At first glance, guanxi and its relational approach to business appear closed when compared to the western transactional outlook. In the west, business is put before personal when representing a company, but in China guanxi is often key in the ability to broker a deal. In its worst form, guanxi can lead to corruption and many in the west view it in this negative context, but it is a much more complex concept that is deep-rooted in Chinese society.

As with many words in Chinese, hints to its meaning lie in the make-up of the characters:

關係

The first character guan means pass, which features in the name of one of China’s best-preserved military buildings, Jiayuguan. Jiayuguan is a gate along the Great Wall through which people were banished by Imperial decree in ancient times. Through the other side of the gate lies the Gobi Desert, and beyond that the west, a journey from which very few condemned Chinese ever returned.

The right character xi signifies the relationships between people, which features the human radical. In simplified form, the characters for guanxi lose much of their implied meaning, which again highlights the amount that can be learnt by studying both forms when studying Chinese:

关系

So, if the key to remaining within the safety and protection of the gates is human relationships, it’s apparent the importance that is placed on personal relationships in China and how these can often trump what is seen as good business practice in the west.

The importance of guanxi became ever more important during the Cultural Revolution of the 1960s and 1970s. As families were often encouraged to report on each other to enforce communism, guanxi became an important way to build and maintain trust within communities. Then, as China’s market economy developed, business continued to be conducted through personal networks as a lack of formal contracts and legal framework meant that it was a way of ensuring trust. For these reasons, Chinese companies still feel more comfortable doing business with enterprises to which they have a personal connection, which is equally important for western companies trying to establish a strong foothold in China.

That said, guanxi is not something that can be developed overnight, rather it is something that you will carry with you for your whole life. Whereas in the old boy networks still prevalent in western business circles there may be no expectation of reciprocation for favours granted, in Chinese culture you can be called upon to return a favour even if you have drifted years apart. I am reminded of a wealthy Chinese friend who treated me to many enjoyable evenings in Shanghai, who then expected me to be able to help his friend of a friend attain a visa to visit the UK. Despite me explaining I had no way of helping out, he was extremely perturbed at my apparent inability to return his favours.
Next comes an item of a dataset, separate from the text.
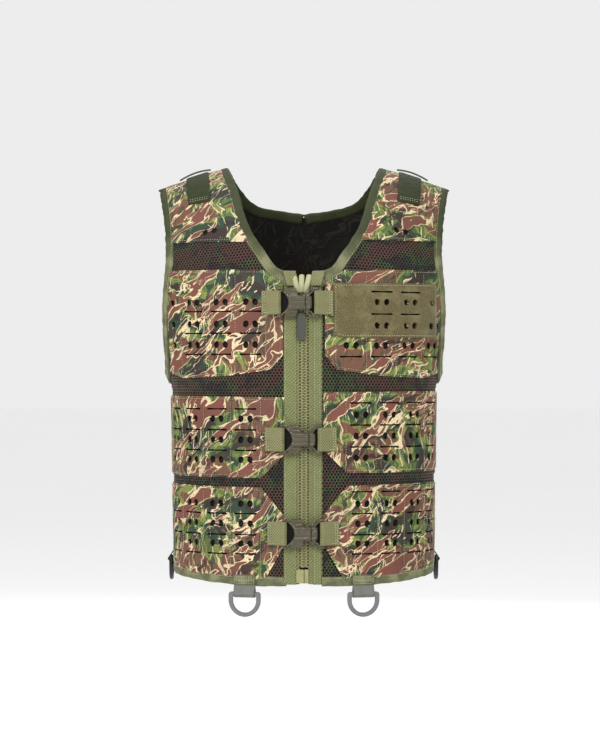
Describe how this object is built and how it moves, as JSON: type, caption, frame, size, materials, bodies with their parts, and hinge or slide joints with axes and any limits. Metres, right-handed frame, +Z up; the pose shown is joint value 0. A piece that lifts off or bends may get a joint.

In recent years, the negative side of guanxi has come under scrutiny in China, particularly on social media. Scandals such as that of Li Qiming, the son of prominent government official Li Gang, have rocked the country and caused divides. Li taunted ‘Sue me if you dare, my Dad is Li Gang!’ after the car he was drunkenly driving killed and injured two young university students, which quite rightly sparked outrage throughout China. Li was subsequently sentenced to six years in jail and his dad was shown weeping on television by way of national apology.

Whilst guanxi in China isn’t everything, it is still very important both when conducting business and living in China. However, China has an extremely competitive business environment that has opened rapidly to western business practices, so it is by no means an unsurmountable barrier to entry. Choosing strong partners with a reputation for long-term commitment and experience in helping western companies bridge the gap with China will increase your chances of being granted access to their extended networks… just note that they will expect the same in return should it ever be required!